StW’s latest abomination is to sponsor a march through London entitled ‘March for Yemen’. If this sounds like a march in solidarity with the anti-imperialist Yemeni resistance, you need to take a closer look at the route announced on the leaflet advertising the event.

After paying a visit to the embassies of Saudi Arabia and the UAE, the two Arab countries leading the barbarous onslaught on Yemen, the protest trail winds up at – wait for it – the Iranian embassy.

On StW’s past record we can be sure that the purpose of this latter visit is not to express solidarity with Tehran and thank it for the fraternal support it is giving to Yemen’s liberation struggle.

This is always how StW operates, pouring a teaspoonful of tar into every barrel of honey and striving at all costs to steer workers away from uniting with those who are genuinely resisting imperialism.

When in January the US carried out the cold-blooded murder by drone in Baghdad of Iranian national hero Major General Qasem Soleimani, StW responded by (a) pointing out that the assassination was “an extremely serious and dangerous escalation of conflict with global significance”, and (b) declaring that “We urge restraint on the part of both the Iran and the US” (emphasis added) – at a stroke equating the forces of resistance with the imperialist aggressors!

Iran, heeding wiser counsels than this, decided that on this occasion the best form of defence was attack, and proceeded to lay into US occupation forces in Iraq.
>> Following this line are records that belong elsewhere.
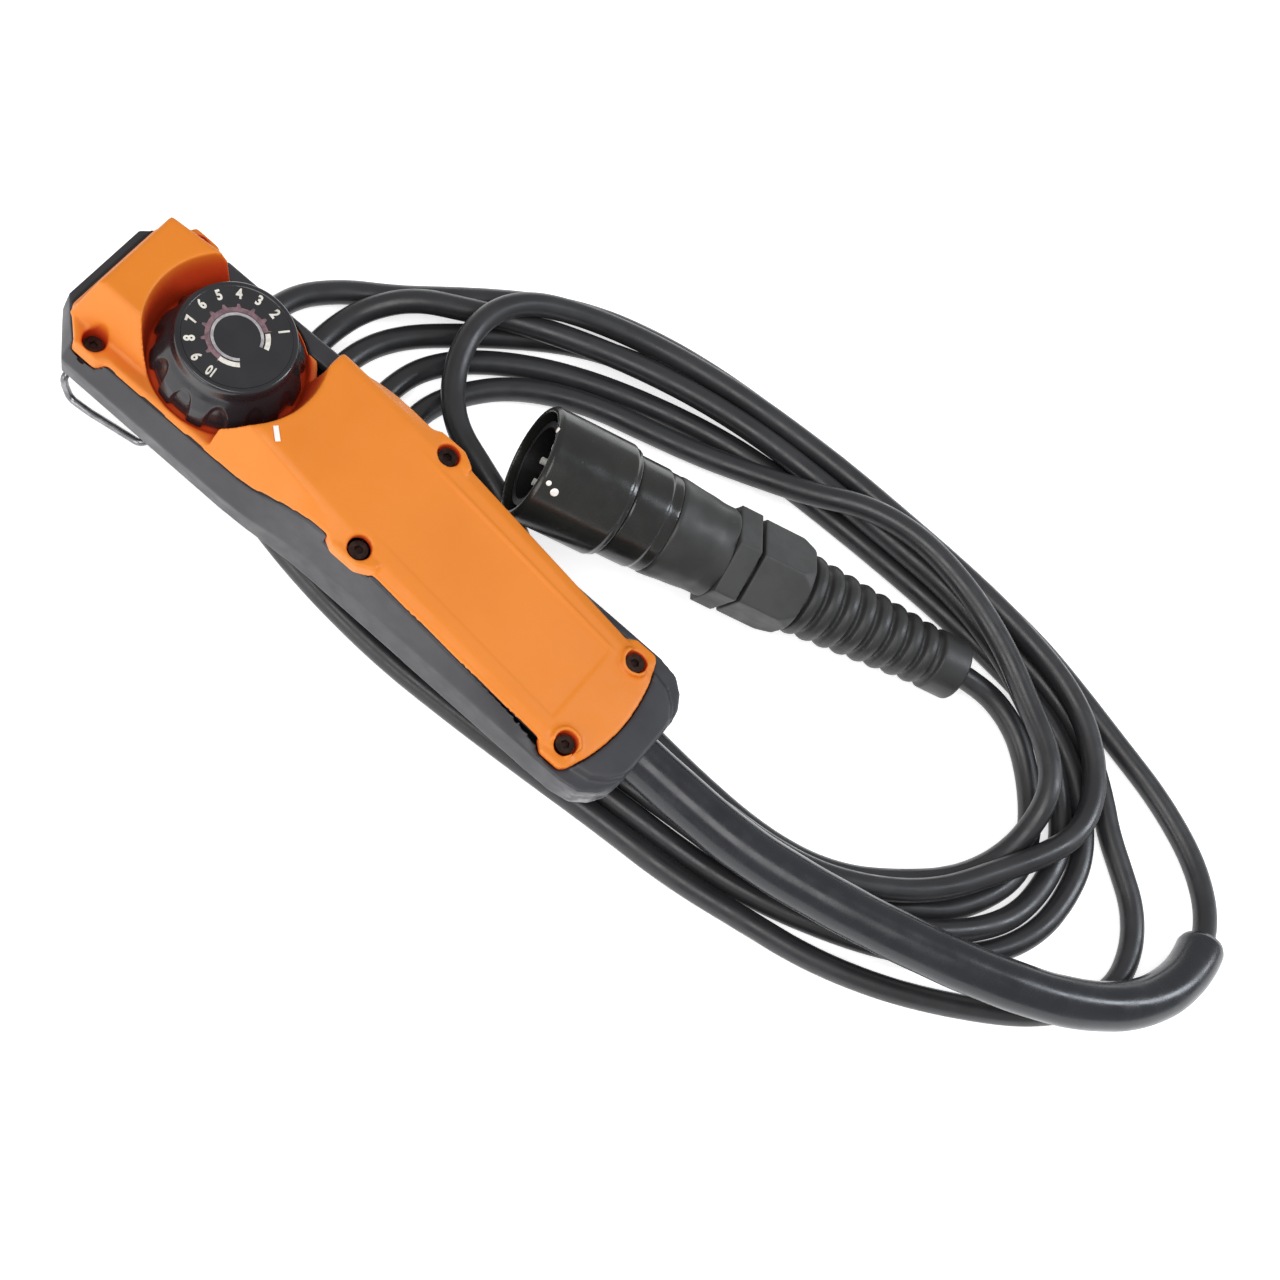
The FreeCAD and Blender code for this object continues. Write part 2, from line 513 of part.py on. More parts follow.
# ---------------------------------------------------------------- potentiometer
shaft_round = cyl("shaft_round", "shaft_rad", "shaft_len", (KX, 0, 37.5))
node(shaft_round, "potentiometer_shaft")
pot = fuse("pot_outer", [cyl("pot_can", "pot_rad", "pot_len", (KX, 0, dim("pot_base_z"))),
                         cyl("pot_bushing", "bushing_rad", "bushing_len", (KX, 0, dim("pot_base_z") + dim("pot_len")))])
pot_bore = cyl("pot_bore", "pot_bore_rad", 30.0, (KX, 0, 37.4))
node(cut("pot_cut", pot, pot_bore), "potentiometer_body")
hexa = doc.addObject("Part::Prism", "pot_nut_hex")
hexa.Polygon = 6
hexa.Circumradius = dim("nut_size_rad")
hexa.setExpression("Circumradius", "Dims.nut_size_rad")
hexa.Height = dim("nut_thick")
hexa.setExpression("Height", "Dims.nut_thick")
hexa.Placement = Placement(Vector(KX, 0, dim("bowl_floor_z")), Rotation())
node(cut("pot_nut_cut", hexa, cyl("pot_nut_bore", "bushing_rad", 10.0, (KX, 0, 40.0))), "potentiometer_nut")
seal_outer = cyl("seal_outer", "seal_rad", 2.2, (KX, 0, 38.8))
node(cut("seal_cut", seal_outer, cyl("seal_bore", "bushing_rad", 6.0, (KX, 0, 37.0))), "shaft_seal")

# ---------------------------------------------------------------- circuit board, terminals, wires
board = box("board_blank", ("board_len", "board_wide", "board_thick"), (fx(20.0), -dim("board_wide") / 2, dim("board_z")))
holes = fuse("board_holes", [cyl("board_hole_%d" % k, 1.5, 6.0, (x, y, dim("board_z") - 2.0)) for k, (x, y) in enumerate(POSTS)])
node(cut("board_cut", board, holes), "circuit_board")
top_b = dim("board_z") + dim("board_thick")
node(group("board_screw_set", [fuse("board_screw_%d" % k, [
    cyl("bs_head_%d" % k, "board_head_rad", 1.6, (x, y, top_b)), cyl("bs_shank_%d" % k, "board_screw_rad", 7.5, (x, y, top_b - 7.5))])
    for k, (x, y) in enumerate(POSTS)]), "board_screws")
term = box("term_blank", ("term_len", "term_wide", "term_high"), (fx(78.0), -dim("term_wide") / 2, top_b))
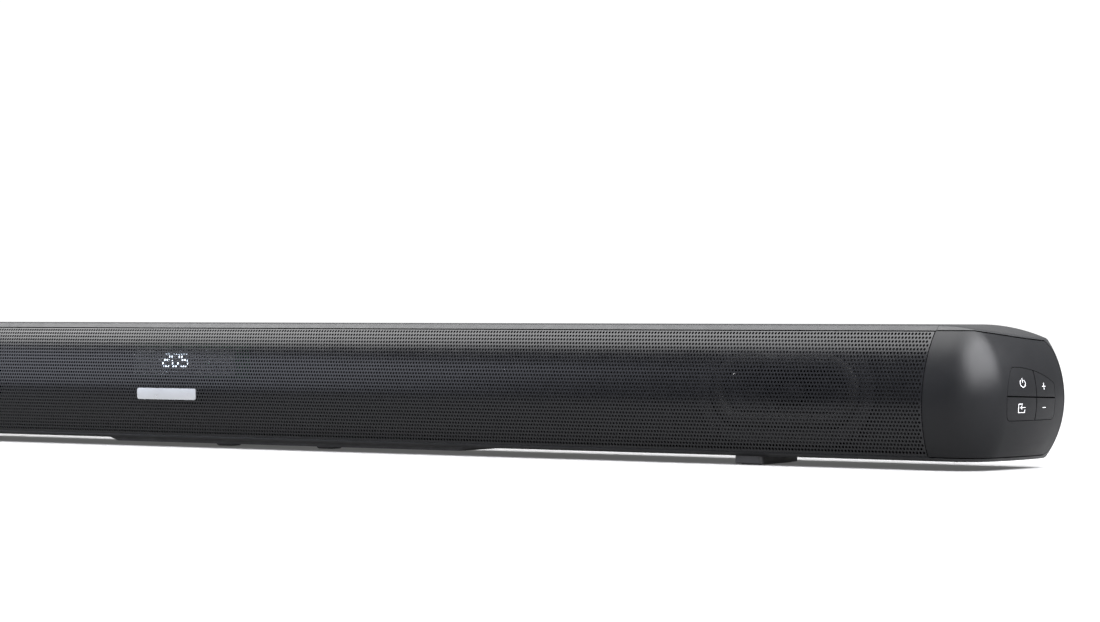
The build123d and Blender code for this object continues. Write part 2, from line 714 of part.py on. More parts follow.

In February two US soldiers and one British one were killed when the Taji military base was rocketed, and the retaliatory airstrikes that followed only triggered more punishment for the occupying forces as the base drew further attacks.

These bases, intended by the US as launch pads for aggression against Iran, are starting to look more like sitting ducks for Iran-backed militias. Consequently, in March, bases at Kirkuk, Qaim and Qayyarah were closed down, and in April al-Taqaddum air base was shuttered too.

The moral is clear: the only way to teach imperialism ‘restraint’ is by standing up to it.

The plan to protest outside the Iranian embassy recalls another shameful embassy visit, back in 2011, when StW celebrated the imperialist-backed counter-revolution in Benghazi by standing outside the Libyan embassy and loudly denouncing Colonel Muammar Gaddafi. In this way the ‘anti-war coalition’ demobilised the anti-war movement, sending the message loud and clear to British workers that the imperialists were right in planning to overthrow Libya’s government.

Those who refuse to understand the difference between a just war and an unjust war, and make a show of sitting on the fence and urging everyone to show ‘restraint’, are condemned to end up on the wrong side – the side of imperialism.

Just as when it sends oil tankers to Venezuela, by giving what fraternal support it can to the brave resistance of the Yemeni people, Iran is showing how seriously it takes its part in the anti-imperialist struggle.

Workers in Britain need a leadership that is prepared to do likewise.

Support the axis of resistance! Victory to the Yemeni people!